Carolyn remembers one Fourth of July she spent alone in her Scott City house. Jim was on the boat, her mother and sister were out of town, the lawn was mowed, the house was clean and she had no invitation to any cookouts. She had resigned herself to watching some television and going to bed when she heard the chirping of a cricket in the house. She never saw it, but she sat for hours listening to it. That irregular high-pitched din was finally broken by a phone call from Jim.
"I told him about the cricket, and I told him, 'You know what Jim, I haven't killed it because it's the only living thing around to keep me company.'"
After that, Jim bought her a dog.
Carolyn now runs her own business, Carol-Cyn's in Cape Girardeau, with her daughter.

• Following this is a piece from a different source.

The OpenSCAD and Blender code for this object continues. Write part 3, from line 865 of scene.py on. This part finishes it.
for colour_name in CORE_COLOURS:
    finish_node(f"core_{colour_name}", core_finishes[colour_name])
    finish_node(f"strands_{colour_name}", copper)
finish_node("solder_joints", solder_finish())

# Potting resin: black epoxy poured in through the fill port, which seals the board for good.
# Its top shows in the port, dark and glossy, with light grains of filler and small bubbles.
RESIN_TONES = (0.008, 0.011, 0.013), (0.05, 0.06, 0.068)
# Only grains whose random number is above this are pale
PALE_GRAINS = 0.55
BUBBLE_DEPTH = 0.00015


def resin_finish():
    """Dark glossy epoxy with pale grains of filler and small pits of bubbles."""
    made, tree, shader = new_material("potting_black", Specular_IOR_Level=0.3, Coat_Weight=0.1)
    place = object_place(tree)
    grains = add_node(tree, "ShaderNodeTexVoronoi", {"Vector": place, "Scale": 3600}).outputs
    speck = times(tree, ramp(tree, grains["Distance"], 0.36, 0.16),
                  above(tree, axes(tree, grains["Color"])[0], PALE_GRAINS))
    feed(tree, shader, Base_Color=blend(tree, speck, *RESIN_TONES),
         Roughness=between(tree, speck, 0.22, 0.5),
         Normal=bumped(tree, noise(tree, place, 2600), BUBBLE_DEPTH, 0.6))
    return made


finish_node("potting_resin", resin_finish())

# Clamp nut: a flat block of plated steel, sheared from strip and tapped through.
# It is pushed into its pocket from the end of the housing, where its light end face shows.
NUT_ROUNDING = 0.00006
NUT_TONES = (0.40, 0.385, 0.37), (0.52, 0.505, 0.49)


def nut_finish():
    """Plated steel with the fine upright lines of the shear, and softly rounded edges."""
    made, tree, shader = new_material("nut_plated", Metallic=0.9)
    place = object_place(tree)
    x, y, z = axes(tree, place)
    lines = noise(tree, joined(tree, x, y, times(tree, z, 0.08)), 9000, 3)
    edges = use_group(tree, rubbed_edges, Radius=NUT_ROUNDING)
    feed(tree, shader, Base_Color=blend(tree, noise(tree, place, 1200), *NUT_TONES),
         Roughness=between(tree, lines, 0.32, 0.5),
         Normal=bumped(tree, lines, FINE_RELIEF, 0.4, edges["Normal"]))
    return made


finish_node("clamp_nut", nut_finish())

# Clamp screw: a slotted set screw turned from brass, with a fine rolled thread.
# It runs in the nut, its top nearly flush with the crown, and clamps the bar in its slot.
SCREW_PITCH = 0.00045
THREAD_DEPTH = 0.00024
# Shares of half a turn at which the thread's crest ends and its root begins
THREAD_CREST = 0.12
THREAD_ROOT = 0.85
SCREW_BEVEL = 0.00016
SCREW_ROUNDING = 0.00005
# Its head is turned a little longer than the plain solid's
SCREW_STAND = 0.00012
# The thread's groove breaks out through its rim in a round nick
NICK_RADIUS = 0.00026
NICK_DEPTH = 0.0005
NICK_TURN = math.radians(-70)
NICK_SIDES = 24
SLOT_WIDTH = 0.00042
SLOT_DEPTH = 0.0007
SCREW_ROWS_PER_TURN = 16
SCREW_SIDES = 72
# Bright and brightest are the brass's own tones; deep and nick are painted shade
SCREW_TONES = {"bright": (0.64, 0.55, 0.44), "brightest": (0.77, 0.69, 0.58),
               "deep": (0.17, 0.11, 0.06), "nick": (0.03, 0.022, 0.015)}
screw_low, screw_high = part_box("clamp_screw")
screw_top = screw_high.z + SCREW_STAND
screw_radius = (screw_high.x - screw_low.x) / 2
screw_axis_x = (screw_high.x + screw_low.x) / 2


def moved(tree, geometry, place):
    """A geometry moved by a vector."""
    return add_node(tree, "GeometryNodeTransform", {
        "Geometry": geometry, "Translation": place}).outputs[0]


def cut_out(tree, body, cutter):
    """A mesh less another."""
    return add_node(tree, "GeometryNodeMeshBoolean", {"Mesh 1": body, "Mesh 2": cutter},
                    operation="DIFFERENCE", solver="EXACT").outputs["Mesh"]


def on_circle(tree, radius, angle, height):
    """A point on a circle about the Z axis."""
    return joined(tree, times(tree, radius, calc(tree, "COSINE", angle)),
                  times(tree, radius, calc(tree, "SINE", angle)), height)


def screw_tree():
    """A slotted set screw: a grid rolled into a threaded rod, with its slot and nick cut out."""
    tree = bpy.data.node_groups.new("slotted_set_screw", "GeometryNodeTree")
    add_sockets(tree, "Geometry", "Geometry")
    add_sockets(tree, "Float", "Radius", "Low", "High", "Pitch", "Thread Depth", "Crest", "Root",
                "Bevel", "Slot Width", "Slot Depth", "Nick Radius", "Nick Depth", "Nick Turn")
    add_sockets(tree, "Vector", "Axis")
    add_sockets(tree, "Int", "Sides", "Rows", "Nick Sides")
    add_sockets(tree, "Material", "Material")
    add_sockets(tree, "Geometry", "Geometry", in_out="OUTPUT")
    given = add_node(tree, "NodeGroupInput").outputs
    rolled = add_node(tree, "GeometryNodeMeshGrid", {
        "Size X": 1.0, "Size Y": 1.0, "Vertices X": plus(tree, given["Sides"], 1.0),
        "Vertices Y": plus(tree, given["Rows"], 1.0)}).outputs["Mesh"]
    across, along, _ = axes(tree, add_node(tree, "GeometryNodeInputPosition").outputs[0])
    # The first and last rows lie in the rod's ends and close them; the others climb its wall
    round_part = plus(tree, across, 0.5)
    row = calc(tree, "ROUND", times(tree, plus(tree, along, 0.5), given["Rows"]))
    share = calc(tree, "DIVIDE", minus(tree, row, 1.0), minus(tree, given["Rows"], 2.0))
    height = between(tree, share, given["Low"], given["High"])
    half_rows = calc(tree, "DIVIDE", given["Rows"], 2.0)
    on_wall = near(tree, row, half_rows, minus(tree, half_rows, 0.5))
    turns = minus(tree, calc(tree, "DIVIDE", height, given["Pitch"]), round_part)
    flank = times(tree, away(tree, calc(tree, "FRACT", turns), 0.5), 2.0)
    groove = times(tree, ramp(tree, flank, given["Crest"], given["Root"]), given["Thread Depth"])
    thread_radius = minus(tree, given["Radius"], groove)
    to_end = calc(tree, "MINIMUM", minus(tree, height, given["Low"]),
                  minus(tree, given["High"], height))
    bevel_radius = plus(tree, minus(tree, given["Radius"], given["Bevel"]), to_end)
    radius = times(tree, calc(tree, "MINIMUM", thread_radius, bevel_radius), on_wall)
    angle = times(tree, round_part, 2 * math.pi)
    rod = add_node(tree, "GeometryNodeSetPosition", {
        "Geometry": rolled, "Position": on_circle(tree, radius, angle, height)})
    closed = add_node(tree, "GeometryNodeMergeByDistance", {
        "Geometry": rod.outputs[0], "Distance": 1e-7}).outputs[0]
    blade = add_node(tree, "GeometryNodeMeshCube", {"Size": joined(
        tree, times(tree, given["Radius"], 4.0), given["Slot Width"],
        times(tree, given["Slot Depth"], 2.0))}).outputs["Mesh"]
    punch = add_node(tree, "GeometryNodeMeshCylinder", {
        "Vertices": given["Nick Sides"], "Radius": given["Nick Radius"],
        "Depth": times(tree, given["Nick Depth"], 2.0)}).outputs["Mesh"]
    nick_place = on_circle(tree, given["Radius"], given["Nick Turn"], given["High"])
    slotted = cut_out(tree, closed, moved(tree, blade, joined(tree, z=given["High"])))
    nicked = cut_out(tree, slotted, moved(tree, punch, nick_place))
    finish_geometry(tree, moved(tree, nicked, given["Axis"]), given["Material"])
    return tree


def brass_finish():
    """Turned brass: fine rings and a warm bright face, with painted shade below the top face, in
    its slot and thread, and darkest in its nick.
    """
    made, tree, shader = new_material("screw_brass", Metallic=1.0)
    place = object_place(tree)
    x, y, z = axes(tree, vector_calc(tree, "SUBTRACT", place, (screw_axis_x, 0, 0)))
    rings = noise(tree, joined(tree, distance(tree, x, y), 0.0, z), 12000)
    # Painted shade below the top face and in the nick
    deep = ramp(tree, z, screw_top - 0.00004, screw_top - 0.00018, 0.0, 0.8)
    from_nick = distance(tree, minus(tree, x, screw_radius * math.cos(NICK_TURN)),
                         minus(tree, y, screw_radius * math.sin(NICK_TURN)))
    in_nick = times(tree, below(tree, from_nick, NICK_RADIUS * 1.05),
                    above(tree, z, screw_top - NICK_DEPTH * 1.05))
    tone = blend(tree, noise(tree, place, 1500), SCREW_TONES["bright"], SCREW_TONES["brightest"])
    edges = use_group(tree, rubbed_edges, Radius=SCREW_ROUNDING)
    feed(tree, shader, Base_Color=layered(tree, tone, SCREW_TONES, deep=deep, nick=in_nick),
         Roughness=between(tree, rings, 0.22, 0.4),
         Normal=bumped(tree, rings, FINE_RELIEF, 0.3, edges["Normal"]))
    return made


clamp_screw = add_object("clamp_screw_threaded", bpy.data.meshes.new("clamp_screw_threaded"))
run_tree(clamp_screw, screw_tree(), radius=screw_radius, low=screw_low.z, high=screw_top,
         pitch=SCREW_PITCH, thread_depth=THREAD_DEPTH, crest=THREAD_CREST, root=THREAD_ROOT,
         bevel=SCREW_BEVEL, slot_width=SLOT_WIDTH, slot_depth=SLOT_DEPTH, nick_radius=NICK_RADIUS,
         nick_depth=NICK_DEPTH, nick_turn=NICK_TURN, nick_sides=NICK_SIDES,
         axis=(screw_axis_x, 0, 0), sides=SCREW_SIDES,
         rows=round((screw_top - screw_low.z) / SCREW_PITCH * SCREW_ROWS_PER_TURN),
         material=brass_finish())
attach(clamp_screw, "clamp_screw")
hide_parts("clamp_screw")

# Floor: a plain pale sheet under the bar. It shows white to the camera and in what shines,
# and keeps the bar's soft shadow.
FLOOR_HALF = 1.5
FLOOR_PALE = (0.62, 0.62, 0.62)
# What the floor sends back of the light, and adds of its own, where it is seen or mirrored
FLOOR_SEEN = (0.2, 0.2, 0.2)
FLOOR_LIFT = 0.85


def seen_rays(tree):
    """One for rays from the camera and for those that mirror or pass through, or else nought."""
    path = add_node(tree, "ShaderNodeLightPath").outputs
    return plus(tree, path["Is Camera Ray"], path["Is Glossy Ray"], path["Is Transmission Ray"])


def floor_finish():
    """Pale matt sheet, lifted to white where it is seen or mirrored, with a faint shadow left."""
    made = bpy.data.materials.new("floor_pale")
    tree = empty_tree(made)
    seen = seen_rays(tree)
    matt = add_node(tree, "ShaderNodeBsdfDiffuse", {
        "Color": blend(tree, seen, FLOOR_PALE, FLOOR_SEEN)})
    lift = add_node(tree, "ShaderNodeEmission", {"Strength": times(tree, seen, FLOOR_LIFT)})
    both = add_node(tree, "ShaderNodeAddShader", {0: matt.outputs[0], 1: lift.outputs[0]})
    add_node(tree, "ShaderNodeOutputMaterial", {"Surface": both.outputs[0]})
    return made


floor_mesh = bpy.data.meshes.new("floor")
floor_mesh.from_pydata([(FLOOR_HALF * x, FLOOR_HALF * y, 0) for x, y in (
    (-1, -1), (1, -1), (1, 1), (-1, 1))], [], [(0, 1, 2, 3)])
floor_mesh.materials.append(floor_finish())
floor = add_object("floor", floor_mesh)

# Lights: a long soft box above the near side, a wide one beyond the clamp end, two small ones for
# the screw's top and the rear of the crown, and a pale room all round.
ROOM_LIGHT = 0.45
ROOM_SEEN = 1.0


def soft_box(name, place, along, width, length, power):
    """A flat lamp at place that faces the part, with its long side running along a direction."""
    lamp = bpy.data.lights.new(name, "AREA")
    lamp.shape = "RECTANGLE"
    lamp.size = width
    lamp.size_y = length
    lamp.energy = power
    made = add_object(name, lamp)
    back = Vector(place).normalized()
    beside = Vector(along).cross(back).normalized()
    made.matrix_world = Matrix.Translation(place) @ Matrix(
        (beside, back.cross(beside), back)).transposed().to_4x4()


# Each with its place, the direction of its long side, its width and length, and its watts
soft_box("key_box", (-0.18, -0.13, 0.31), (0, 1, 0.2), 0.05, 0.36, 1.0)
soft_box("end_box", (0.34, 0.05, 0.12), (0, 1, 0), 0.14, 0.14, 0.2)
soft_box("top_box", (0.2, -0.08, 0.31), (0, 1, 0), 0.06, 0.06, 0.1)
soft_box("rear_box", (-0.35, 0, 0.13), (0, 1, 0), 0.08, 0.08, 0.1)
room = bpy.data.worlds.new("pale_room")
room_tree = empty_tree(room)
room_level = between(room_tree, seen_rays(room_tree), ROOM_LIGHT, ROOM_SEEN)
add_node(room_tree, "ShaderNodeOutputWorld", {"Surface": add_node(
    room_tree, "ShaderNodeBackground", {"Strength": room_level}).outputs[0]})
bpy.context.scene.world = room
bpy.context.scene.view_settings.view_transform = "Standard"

But she still has nights when the longing for her husband brings her to tears.
"You never get used to it," she said.
That's why she's back at Riverside Park waiting for Jim's tugboat, the Elizabeth Dewey, to pass by Cape Girardeau.
When it appears around the bend, she immediately recognizes the 47-foot high white boat with its black smokestacks and black trim, towing its load southward. As it approaches Carolyn and the grandchildren, she can make out the form of an older man dressed in a polo shirt and jeans with a tuft of white hair atop his head, speaking into a bullhorn receiver.
"Chel-sea, Clay-ton. This is paw-paw," Jim calls over the horn from the deck, waving as he and the boat pass the jubilant children. "I love you."
Smiling, he then quickly directs his attention to his wife who stands and waves.
"I miss you," he calls to her. "I'll be home soon."
As she watches the water bubble up from beneath the stern of the Dewey Elizabeth, getting smaller as it floats south, Carolyn feels a rush of pride, love and admiration for the river and her husband on it. But she also feels the pin prick of loneliness forcing a tear down her cheek as she watches him fade away. Finally he's gone.
"So near, yet so far away," Carolyn later said. "You never get used to it."